Design Living Dispatch

Peaches

Black-and-white sketch of my peach tree leaves and fruit, layered and dense this September

When Fruit Teaches About Transformation

Gardening, like life and work, demands perseverance. There are sprints and there are marathons — to thrive, you must excel at both.

Seasonal vegetables give me quick wins; fruit trees demand patience and faith.

The Long Wait

Ten years ago, I planted a dwarf peach tree — a grafted twig that arrived in the mail, barely more than hope tied to rootstock. I moved it twice to protect it from deer and groundhogs, and then I waited.

It was five years before it gave me anything more than blossoms. Even then, just a peach or two — usually snatched by wildlife before I could taste it.

Lessons in Loss

When the blossoms finally came in abundance, I thought I had done it. The tree was full of promise. But the fruit dropped before it ripened.

The next year, I learned to thin the peaches, following advice from YouTube gardeners: fewer peaches, more strength. It worked — the fruit began to grow to size — and then overnight, the tree was stripped bare, ravaged by unseen visitors.
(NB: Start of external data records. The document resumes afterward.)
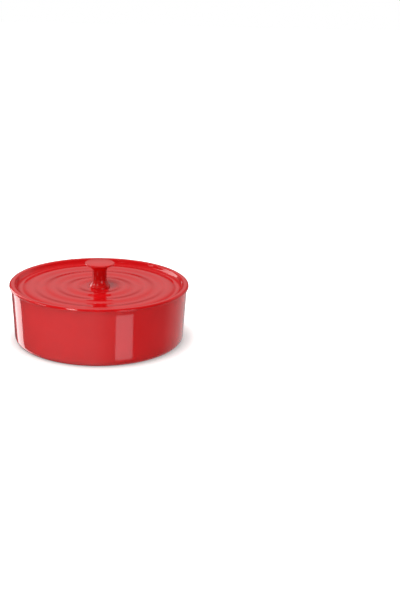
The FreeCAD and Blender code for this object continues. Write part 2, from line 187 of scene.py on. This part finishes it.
# the parts of the knob's fastening; spacings, depths and sizes in mm
steel = {
    "colour": "b9b8b4", "roughness": (0.22, 0.36), "smudgeSize": 3, "smudgeSpan": (0.3, 0.7),
    "ringSpacing": 2.199, "paintedGrooveShade": 0.82, "grooveDepth": 0.01,
}
brass = {
    "colour": "c79a4b", "roughness": (0.24, 0.38), "smudgeSize": 3, "smudgeSpan": (0.3, 0.7),
    "ringSpacing": 1.885, "paintedGrooveShade": 0.82, "grooveDepth": 0.01,
}
silicone = {
    "colour": "dcdad4", "roughness": 0.55, "ior": 1.41,
    "grainSize": 0.5, "grainShade": 0.93, "grainHeight": 0.02,
}


# turned metal: soft rings round the axis, with painted shade making the grooves a little darker
def makeTurnedMetal(name, finish):
    material, tree = newMaterial(name)
    place = addNode(tree, "TexCoord").outputs["Object"]
    rings = addNode(
        tree, "TexWave",
        {"wave_type": "RINGS", "rings_direction": "Z"},
        {"Scale": ringTextureStep / (finish["ringSpacing"] * millimetre), "Distortion": 1.5, "Detail": 2.0},
        {"Vector": place},
    ).outputs["Fac"]
    smudge = addNode(
        tree, "TexNoise",
        values={"Scale": 1000 / finish["smudgeSize"], "Detail": 3.0},
        links={"Vector": place},
    ).outputs["Fac"]
    base = linear(finish["colour"])
    # painted shade: the colour darkens in the grooves of the rings
    darker = tuple(channel * finish["paintedGrooveShade"] for channel in base[:3]) + (1.0,)
    colour = addNode(tree, "MixRGB", values={"Color1": darker, "Color2": base}, links={"Fac": rings})
    first, last = finish["smudgeSpan"]
    low, high = finish["roughness"]
    gloss = addNode(
        tree, "MapRange",
        values={"From Min": first, "From Max": last, "To Min": low, "To Max": high},
        links={"Value": smudge},
    ).outputs["Result"]
    bump = addNode(
        tree, "Bump",
        values={"Strength": 0.3, "Distance": finish["grooveDepth"] * millimetre},
        links={"Height": rings},
    )
    shader = addNode(
        tree, "BsdfPrincipled",
        values={"Metallic": 1.0},
        links={"Base Color": colour.outputs["Color"], "Roughness": gloss, "Normal": bump.outputs["Normal"]},
    )
    addNode(tree, "OutputMaterial", links={"Surface": shader.outputs["BSDF"]})
    return material


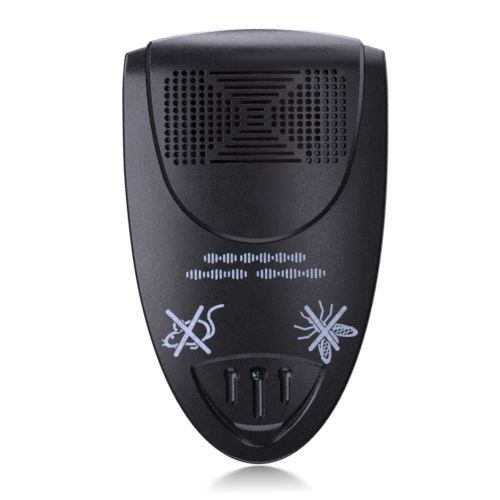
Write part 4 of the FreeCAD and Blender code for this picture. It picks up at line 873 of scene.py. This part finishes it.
def world_light():
    """Background: white to the camera, dim to everything else except straight behind
    the object, where a white backdrop would stand."""
    world = bpy.data.worlds.new("studio")
    bpy.context.scene.world = world
    world.use_nodes = True
    tree = world.node_tree
    background = tree.nodes["Background"]
    coords = tree.nodes.new("ShaderNodeTexCoord")
    split = tree.nodes.new("ShaderNodeSeparateXYZ")
    tree.links.new(coords.outputs["Generated"], split.inputs[0])
    backdrop = tree.nodes.new("ShaderNodeMapRange")
    for key, number in (("From Min", BEHIND_NONE), ("From Max", BEHIND_FULL),
                        ("To Min", WORLD_AROUND), ("To Max", WORLD_BEHIND)):
        backdrop.inputs[key].default_value = number
    tree.links.new(split.outputs["Y"], backdrop.inputs["Value"])
    path = tree.nodes.new("ShaderNodeLightPath")
    mix = tree.nodes.new("ShaderNodeMix")
    tree.links.new(path.outputs["Is Camera Ray"], mix.inputs["Factor"])
    tree.links.new(backdrop.outputs["Result"], mix.inputs[2])
    mix.inputs[3].default_value = WORLD_SEEN
    tree.links.new(mix.outputs[0], background.inputs["Strength"])
    background.inputs["Color"].default_value = (1.0, 1.0, 1.0, 1.0)


CAMERA_DISTANCE = 2.6
FRAME_WIDTH = 0.1316
AIM = Vector((-0.0018, -0.022, -0.0105))
ROLL_DEG = 0.57
SENSOR_WIDTH = 36.0    # millimetres
CLIP_NEAR = 0.01
CLIP_FAR = 20.0


def photo_camera():
    """Level camera straight in front, with a slight roll."""
    data = bpy.data.cameras.new("camera")
    data.sensor_width = SENSOR_WIDTH
    data.lens = SENSOR_WIDTH * CAMERA_DISTANCE / FRAME_WIDTH
    data.clip_start = CLIP_NEAR
    data.clip_end = CLIP_FAR
    camera = bpy.data.objects.new("camera", data)
    bpy.context.scene.collection.objects.link(camera)
    camera.location = AIM + Vector((0, -CAMERA_DISTANCE, 0))
    level = Matrix.Rotation(math.radians(90), 4, "X")
    roll = Matrix.Rotation(math.radians(-ROLL_DEG), 4, "Z")
    camera.rotation_euler = (level @ roll).to_euler()
    bpy.context.scene.camera = camera


stage_floor()
world_light()
for box in SOFT_BOXES:
    soft_box(*box)
photo_camera()
bpy.context.scene.view_settings.view_transform = "Standard"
The fence I had built around my garden — eight feet high, sunk two feet into the ground with rock and netting — had not been enough.

Protected, at Last

This year I tried again, but differently. I wrapped the tree in a translucent fabric sleeve, pinning it closed with oversized safety pins so that no chipmunk, squirrel, or thief could breach it.
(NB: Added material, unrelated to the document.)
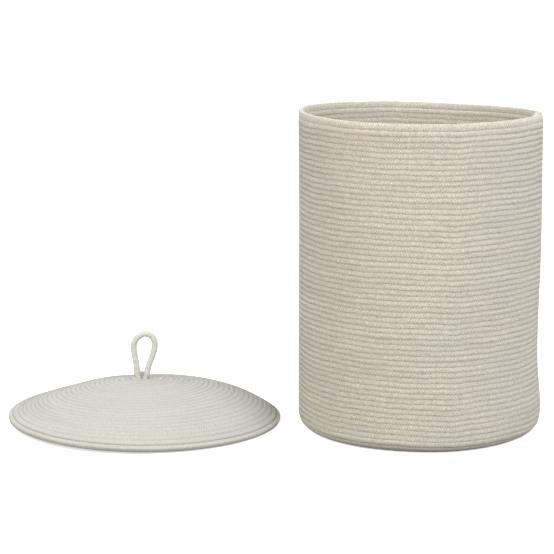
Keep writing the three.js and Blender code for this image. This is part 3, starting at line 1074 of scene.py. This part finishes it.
class HAMPER_OT_lashing(bpy.types.Operator):
    """Lash the loop's legs above the lid and tack its tails and the tucked rope end"""

    bl_idname = "hamper.lashing"
    bl_label = "Lashing and Tacks"

    def execute(self, context):
        settings = context.scene.hamper_loop
        thickness = context.scene.hamper_thread.thickness * 1.25
        count = round(settings.lash_turns * 40)
        share = np.linspace(0, 1, count)
        angle = TURN * settings.lash_turns * share
        crown = LID_TOP - context.scene.hamper_lid.crown_sink
        height = crown + LASH_START + settings.lash_height * share
        spread = LASH_SPREAD + LASH_WANDER * np.sin(share * 9)
        leg = LOOP_ROPE / 2 + thickness * 0.45
        # A figure of eight: round one leg, across between them, and round the other.
        x = (spread + leg * 0.72) * np.sin(angle)
        y = leg * np.cos(angle) * (0.45 + 0.55 * np.abs(np.sin(angle)))
        centre = np.stack([HINGE[0] - LASH_OFFSET + x, HINGE[1] + y, height], axis=1)
        piece = wound_thread("loop_lashing_thread", centre, thickness, "lid_thread")
        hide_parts("loop_lashing")
        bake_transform(piece)
        for word in ("left", "right"):
            node = f"foot_tack_{word}"
            low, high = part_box(node)
            piece = self.tail_tack(f"{word}_tail_stitches", low, high, thickness)
            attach(piece, "lid")
            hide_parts(node)
        for number in (1, 2):
            node = f"rope_end_tack_{number}"
            low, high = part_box(node)
            piece = self.wall_tack(f"tucked_rope_stitches_{number}", (low + high) / 2, thickness)
            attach(piece, "basket")
            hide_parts(node)
        return {"FINISHED"}

    def tail_tack(self, name, low, high, thickness):
        """Stitches over a tail that lies against the underside of the dome."""
        middle = (low + high) / 2
        half_wide = (high.y - low.y) / 2 - thickness / 2
        half_tall = (high.z - low.z) / 2 - thickness / 2
        share = np.linspace(0, 1, 120)
        angle = TURN * TACK_TURNS * share
        x = middle.x + (share - 0.5) * TACK_WIDTH
        y = middle.y + half_wide * np.sin(angle)
        z = middle.z - half_tall * np.cos(angle) * 0.9
        return wound_thread(name, np.stack([x, y, z], axis=1), thickness, "lid_thread")

    def wall_tack(self, name, middle, thickness):
        """Stitches over the tucked end that lies against the inside of the wall."""
        coil = BasketCoil()
        half = coil.half + thickness * 0.4
        share = np.linspace(0, 1, 120)
        angle = TURN * TACK_TURNS * share
        azimuth = math.atan2(middle.y, middle.x) + (share - 0.5) * TACK_WIDTH / coil.tuck_radius
        line = coil.tucked(azimuth)
        grown = 1 - half * np.cos(angle) / coil.tuck_radius
        line = line * np.stack([grown, grown, np.ones(len(share))], axis=1)
        line[:, 2] += half * np.sin(angle)
        return wound_thread(name, coil.settled(line), thickness, "basket_thread")


# ---------------------------------------------------------------- stage

# The floor's half width, and its distance below the firm base.
FLOOR_HALF = 60
FLOOR_GAP = 0.4 * MM


def plain_white(name, seen_tone, cast_tone, glow):
    """Matt white that shows as one tone and casts back a quieter one, as a large bright floor does
    when the walls beyond it are dark."""
    material, tree, shader = new_finish(name)
    shader.inputs["Roughness"].default_value = 0.9
    shader.inputs["Specular IOR Level"].default_value = 0.0
    path = tree.nodes.new("ShaderNodeLightPath")
    tones = [(tone, tone, tone, 1) for tone in (cast_tone, seen_tone)]
    link(tree, blended(tree, path.outputs["Is Camera Ray"], *tones), shader.inputs["Base Color"])
    link(tree, blended(tree, path.outputs["Is Camera Ray"], (0, 0, 0, 1), (1, 1, 1, 1)),
         shader.inputs["Emission Color"])
    shader.inputs["Emission Strength"].default_value = glow
    return material


def soft_light(name, place, target, size, power, colour):
    """A square area light that looks at a point."""
    lamp = bpy.data.lights.new(name, "AREA")
    lamp.shape = "SQUARE"
    lamp.size = size
    lamp.energy = power
    lamp.color = colour
    light = added(name, lamp)
    light.location = place
    aim = Vector(place) - Vector(target)
    light.rotation_euler = aim.to_track_quat("Z", "Y").to_euler()


class HAMPER_OT_stage(bpy.types.Operator):
    """Set up the floor, the soft studio light and the camera"""

    bl_idname = "hamper.stage"
    bl_label = "Stage"

    def execute(self, context):
        scene = context.scene
        settings = scene.hamper_stage
        view = bpy.data.cameras.new("hamper_camera")
        view.sensor_width = 36
        view.lens = settings.lens
        view.clip_end = 200
        camera = added("hamper_camera", view)
        camera.location = settings.camera_place
        camera.rotation_euler = (math.pi / 2 - settings.camera_drop, 0, 0)
        scene.camera = camera

        sheet = bmesh.new()
        bmesh.ops.create_grid(sheet, x_segments=2, y_segments=2, size=FLOOR_HALF)
        bmesh.ops.translate(sheet, verts=sheet.verts[:], vec=(0, 0, -FLOOR_GAP))
        mesh = bpy.data.meshes.new("floor")
        sheet.to_mesh(mesh)
        sheet.free()
        floor = added("floor", mesh)
        mesh.materials.append(plain_white("floor_white", settings.floor_tone, settings.floor_cast,
                                          settings.floor_glow))

        soft_light("key_light", settings.key_place, (-0.15, 0, 0.3), settings.light_size,
                   settings.key, (0.98, 1.0, 1.03))
        soft_light("left_light", settings.left_place, (-0.2, 0, 0.25), settings.light_size,
                   settings.key * settings.left_share, (1.0, 0.97, 0.92))

        world = bpy.data.worlds.new("studio")
        world.use_nodes = True
        background = world.node_tree.nodes["Background"]
        background.inputs["Color"].default_value = (1, 1, 1, 1)
        background.inputs["Strength"].default_value = settings.sky
        scene.world = world
        scene.view_settings.view_transform = "Standard"
        return {"FINISHED"}


class HAMPER_PT_panel(bpy.types.Panel):
    """Lists the hamper's settings and its steps"""

    bl_idname = "HAMPER_PT_panel"
    bl_label = "Coiled Rope Hamper"
    bl_space_type = "VIEW_3D"
    bl_region_type = "UI"
    bl_category = "Hamper"

    def draw(self, context):
        for key, group in SETTINGS.items():
            box = self.layout.box()
            box.label(text=group.__doc__)
            for name in group.__annotations__:
                box.prop(getattr(context.scene, key), name)
        for step in STEPS:
            self.layout.operator(step.bl_idname)


SETTINGS = {
    "hamper_rope": RopeSettings,
    "hamper_basket": BasketSettings,
    "hamper_lid": LidSettings,
    "hamper_loop": LoopSettings,
    "hamper_thread": ThreadSettings,
    "hamper_finish": FinishSettings,
    "hamper_stage": StageSettings,
}
STEPS = (
    HAMPER_OT_stage,
    HAMPER_OT_base,
    HAMPER_OT_corner,
    HAMPER_OT_wall,
    HAMPER_OT_rim,
    HAMPER_OT_basket_stitching,
    HAMPER_OT_lid,
    HAMPER_OT_lid_stitching,
    HAMPER_OT_loop,
    HAMPER_OT_lashing,
)


def register():
    for group in (*SETTINGS.values(), *STEPS, HAMPER_PT_panel):
        bpy.utils.register_class(group)
    for key, group in SETTINGS.items():
        setattr(bpy.types.Scene, key, PointerProperty(type=group))


def unregister():
    for key in SETTINGS:
        delattr(bpy.types.Scene, key)
    for group in reversed((*SETTINGS.values(), *STEPS, HAMPER_PT_panel)):
        bpy.utils.unregister_class(group)


def main():
    register()
    for step in STEPS:
        group, name = step.bl_idname.split(".")
        getattr(getattr(bpy.ops, group), name)()


if __name__ == "__main__":
    main()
Now the tree is heavy with peaches — glorious, sunlit, protected, still fragile but finally mine to share.

From Gardens to Institutions

The long races in life require a similar approach:

  • Figuring out what you did right.

  • Being honest about what you got wrong.

  • Re-jigging, accepting defeat with grace, taking the lessons forward.

Some projects are marathons. Cultural institutions like Guggenheim Abu Dhabi and Langson IMCA evolve over a decade, requiring tenacity from their stewards. The process is long, but sustaining progress along the way — with shorter, winnable projects — prevents burnout and keeps teams engaged.

The satisfaction of completing a marathon project is unparalleled — but only if you arrive with your team intact, lessons carried forward, and the patience to begin again.